Ora, partindo da mais baixa fasquia de sempre do PSD em eleições locais, Rio sabia que não podia correr os mesmos riscos, porque as bases do partido e os seus opositores internos não lhe perdoariam mais um percalço.

Ganhar Lisboa (ou perder por pouco) e algumas outras capitais de distrito, mesmo que o PSD não consiga derrotar o PS em número de câmaras e de mandatos – e não se lhe pode exigir que recupere a mais de meia centena de concelhos que os socialistas garantiram de vantagem – já daria a Rio argumentos para se manter líder da oposição e conquistar o direito de voltar a concorrer a primeiro-ministro nas legislativas seguintes.

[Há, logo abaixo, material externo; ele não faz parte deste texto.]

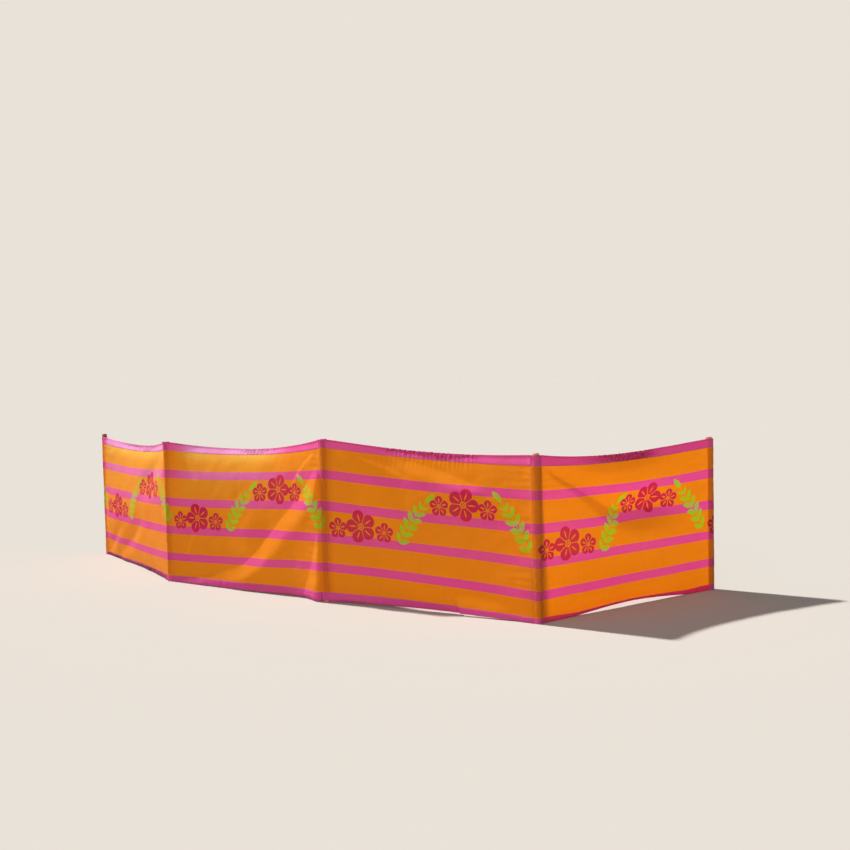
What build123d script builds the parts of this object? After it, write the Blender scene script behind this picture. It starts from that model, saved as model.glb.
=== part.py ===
"""Beach windbreak: one long cloth in four bays on five round poles.

Every size is in millimetres. The origin is the middle of pole 3's foot, on the ground.
+Z is up, +X runs along the row of poles and +Y is the far side.
"""

import os
from math import asin, cos, degrees, radians, sin

from build123d import *

# The row of poles. A heading is the direction from one pole to the next, seen from above.
BAY_LENGTH = 1250.0
BAY_HEADINGS = (-55.4, -33.3, -27.8, 33.1)
ORIGIN_POLE = 3

# Round wooden poles. A tip is the length that stands out above the cloth, or ends below it.
POLE_DIAMETER = 32.0
POLE_TIPS = (18.0, -3.0, -4.0, 9.0, 9.0)
POLE_EDGE_ROUND = 4.0

# The cloth at each pole: the height of its top edge, and of its lower edge, above the ground.
CLOTH_TOPS = (855.0, 871.0, 908.0, 841.0, 856.0)
CLOTH_FEET = (2.0, 2.0, 10.0, 2.0, 2.0)
CLOTH_THICKNESS = 2.0

# The cloth between two poles: how far it hangs down, lifts off the ground and bellies out.
TOP_SAGS = (48.0, 60.0, 36.0, 38.0)
FOOT_LIFTS = (8.0, 2.0, 8.0, 20.0)
BELLY = 18.0

# The cloth passes in front of the poles, its middle this far before their middle line.
CLOTH_FORWARD = 14.0

# Folded hems. The lower one shows less where the cloth sits down into the ground, and where
# it curls under itself half-way between two poles.
HEM_THICKNESS = 3.0
TOP_HEM = 50.0
TOP_HEM_MIDDLE = 38.0
FOOT_HEMS = (20.0, 36.0, 48.0, 26.0, 32.0)
FOOT_CURLS = (10.0, 0.0, 0.0, 14.0)

# Pockets sewn round the poles. A seam is this far from the pole's middle line.
POCKET_SEAM = 25.0
POCKET_CLEARANCE = 0.3
SEAM_THICKNESS = 3.0

# The short loose end of hem tape on the last pocket: how far it stands out, and its own height.
TAPE_REACH = 14.0
TAPE_WIDTH = 10.0
TAPE_THICKNESS = 2.0
TAPE_BELOW_TOP = 34.0

PARTS = "parts"


def pole_feet():
    """Where the poles stand, in plan, with the origin at ORIGIN_POLE."""
    points = [Vector(0, 0)]
    for heading in BAY_HEADINGS:
        step = Vector(cos(radians(heading)), sin(radians(heading))) * BAY_LENGTH
        points.append(points[-1] + step)
    home = points[ORIGIN_POLE - 1]
    return [point - home for point in points]


FEET = pole_feet()


class Bay:
    """The cloth between two neighbouring poles, as a shallow arc in plan."""

    def __init__(self, index):
        self.index = index
        self.plane = Plane(
            origin=FEET[index],
            x_dir=(cos(radians(BAY_HEADINGS[index])), sin(radians(BAY_HEADINGS[index])), 0),
            z_dir=(0, 0, 1),
        )
        self.radius = (BAY_LENGTH**2 / 4 + BELLY**2) / (2 * BELLY)
        self.centre = Vector(BAY_LENGTH / 2, BELLY - CLOTH_FORWARD - self.radius)
        self.half_angle = degrees(asin(BAY_LENGTH / 2 / self.radius))
        self.seam_angle = degrees(POCKET_SEAM / self.radius)

    def arc(self, radius, angle_1, angle_2):
        """Part of a circle about the arc's centre, in degrees from its middle."""
        return CenterArc(self.centre, radius, 90 - angle_2, angle_2 - angle_1)

    def at(self, radius, angle):
        """A point of that circle."""
        return self.centre + Vector(sin(radians(angle)), cos(radians(angle))) * radius

    def strip(self, thickness):
        """The cloth's plan from seam to seam, drawn in the bay's own plane."""
        end = self.half_angle - self.seam_angle
        outer = self.radius + thickness / 2
        inner = self.radius - thickness / 2
        edges = [
            self.arc(outer, -end, end),
            self.arc(inner, -end, end),
            Line(self.at(inner, -end), self.at(outer, -end)),
            Line(self.at(inner, end), self.at(outer, end)),
        ]
        return make_face(edges)

    def seam(self, at_start):
        """The short edge where a pocket of this bay ends, in the row's plan."""
        angle = self.half_angle - self.seam_angle
        if at_start:
            angle = -angle
        ends = [self.at(self.radius + side * SEAM_THICKNESS / 2, angle) for side in (-1, 1)]
        return Line(*[self.plane.from_local_coords(point) for point in ends])

    def top_edge(self, depth_at_poles=0.0, depth_in_middle=0.0):
        """Start, middle and end height of a line that runs below the top edge."""
        start = CLOTH_TOPS[self.index] - depth_at_poles
        end = CLOTH_TOPS[self.index + 1] - depth_at_poles
        middle = (CLOTH_TOPS[self.index] + CLOTH_TOPS[self.index + 1]) / 2
        return start, middle - TOP_SAGS[self.index] - depth_in_middle, end

    def foot_edge(self, above_hem=False):
        """Start, middle and end height of the lower edge, or of the top of its hem."""
        feet = CLOTH_FEET[self.index : self.index + 2]
        hems = FOOT_HEMS[self.index : self.index + 2] if above_hem else (0.0, 0.0)
        curl = FOOT_CURLS[self.index] if above_hem else 0.0
        start, end = (foot + hem for foot, hem in zip(feet, hems))
        return start, (start + end) / 2 + FOOT_LIFTS[self.index] - curl, end

    def curve(self, heights):
        """A parabola from pole to pole through three heights, in the bay's upright plane."""
        start, middle, end = heights
        pull = 2 * middle - (start + end) / 2
        return Bezier((0, start), (BAY_LENGTH / 2, pull), (BAY_LENGTH, end))

    def piece(self, thickness, upper, lower):
        """The strip of cloth between two of those lines."""
        outline = [
            self.curve(upper),
            self.curve(lower),
            Line((0, lower[0]), (0, upper[0])),
            Line((BAY_LENGTH, lower[2]), (BAY_LENGTH, upper[2])),
        ]
        reach = BELLY + CLOTH_FORWARD + thickness
        wall = extrude(Plane.XZ * make_face(outline), amount=reach, both=True)
        tall = max(CLOTH_TOPS) + thickness
        cloth = extrude(self.strip(thickness), amount=tall) & wall
        return self.plane * cloth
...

Com Moedas, a vitória de Medina em Lisboa não são favas contadas. E uma eventual conquista da capital seria uma vitória do candidato mas, obviamente, também do líder do partido.

Por outro lado, se Moedas perder, ainda assim ninguém poderá acusar Rui Rio de ter menosprezado o eleitorado social-democrata e de centro-direita no maior concelho do país, como sucedeu com Passos em 2017.

Primeiro, porque com um candidato de primeira linha colocou o CDS de Francisco Rodrigues dos Santos debaixo da asa do PSD – ao contrário do que aconteceu com Assunção Cristas –; depois, porque a derrota em Lisboa representaria, neste caso, a derrota também de um putativo candidato à liderança do partido no congresso imediatamente seguinte, eliminando à partida as aspirações que este pudesse ter.

Pôr Moedas a funcionar tem ainda uma vantagem adicional para Rui Rio: afasta a imagem de fechamento do líder do PSD numa clique de caciques locais, provincianos e aparelhisticos – o antigo comissário europeu e ainda administrador da Fundação Gulbenkian é o contrário de tudo isso.

Rui Rio, como Medina e Moedas, pode não ter carisma, não arrastar multidões, não ser um mobilizador de massas nem ter um discurso galvanizador, mas é um sobrevivente e não desiste de ir a jogo.

Para já, garantiu um bom trunfo.

O mais curioso é que António Costa lá terá também as suas razões para não desgostar desta escolha de Moedas como candidato à capital, antes pelo contrário.